Prediction and analysis of likelihood of freeway crash occurrence considering risky driving behavior.

The prediction of the likelihood of vehicle crashes constitutes an indispensable component of freeway safety management. Due to data collection limitations, studies have used mainly traffic flow-related variables to develop freeway crash prediction models but rarely have considered the effect of risky driving behavior on the likelihood of crashes. This study employed navigation software to collect driving behavior data and integrated multi-source data that include vehicle speed, traffic volume, and congestion index values. The study also employed the 'synthesizing minority oversampling technique and edited nearest neighbor' (SMOTE + ENN) coupled method for data balance processing. Three freeway crash likelihood prediction models were built based on the binomial logit, eXtreme Gradient Boosting (XGBoost), and support vector machine algorithms, respectively.
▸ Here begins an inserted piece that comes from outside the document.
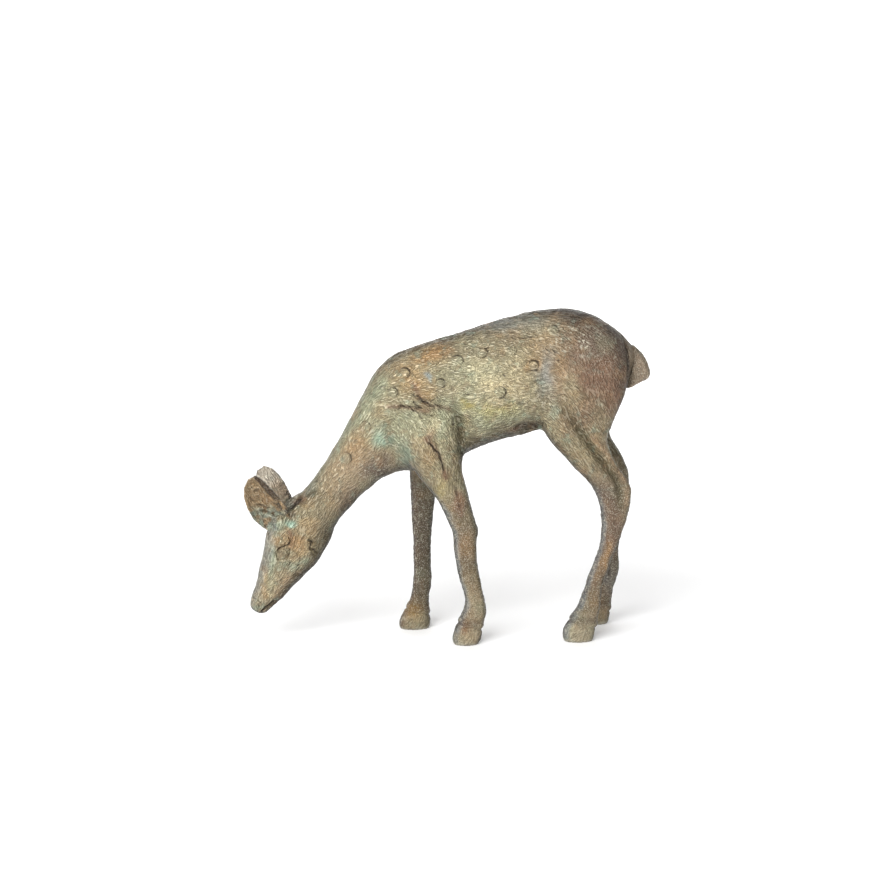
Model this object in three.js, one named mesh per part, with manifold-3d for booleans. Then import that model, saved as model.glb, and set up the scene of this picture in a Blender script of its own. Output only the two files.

The Shapley additive explanation (SHAP) algorithm was utilized to explore the effect of each feature variable on the likelihood of crashes. The results show that the prediction accuracy of the XGBoost model is the best of the three compared models. Under the optimal control-to-case ratio (1:1), the prediction accuracy of the XGBoost model reached 0.96 in this study, and the recall rate, specificity, and area-under-the-curve values were 0.86, 0.96, and 0.907, respectively. Comparative test results demonstrate that ranking risky driving behavior into three levels of intensity can effectively enhance the predictive accuracy of the XGBoost model. Moreover, the XGBoost model with its ten-minute time step outperformed the XGBoost model with its five-minute time step in terms of prediction accuracy. The results of the SHAP-based analysis show that the likelihood of highway crashes is high when the traffic congestion level is high and the distribution of the vehicle speed in the upstream roadway section is significant. Also, both sharp acceleration and sharp deceleration lead to greater likelihood of crashes. This paper aims to provide an effective framework for predicting and interpreting the likelihood of freeway crashes, thereby providing guidance for crash prevention, driver training, and the development of traffic regulations.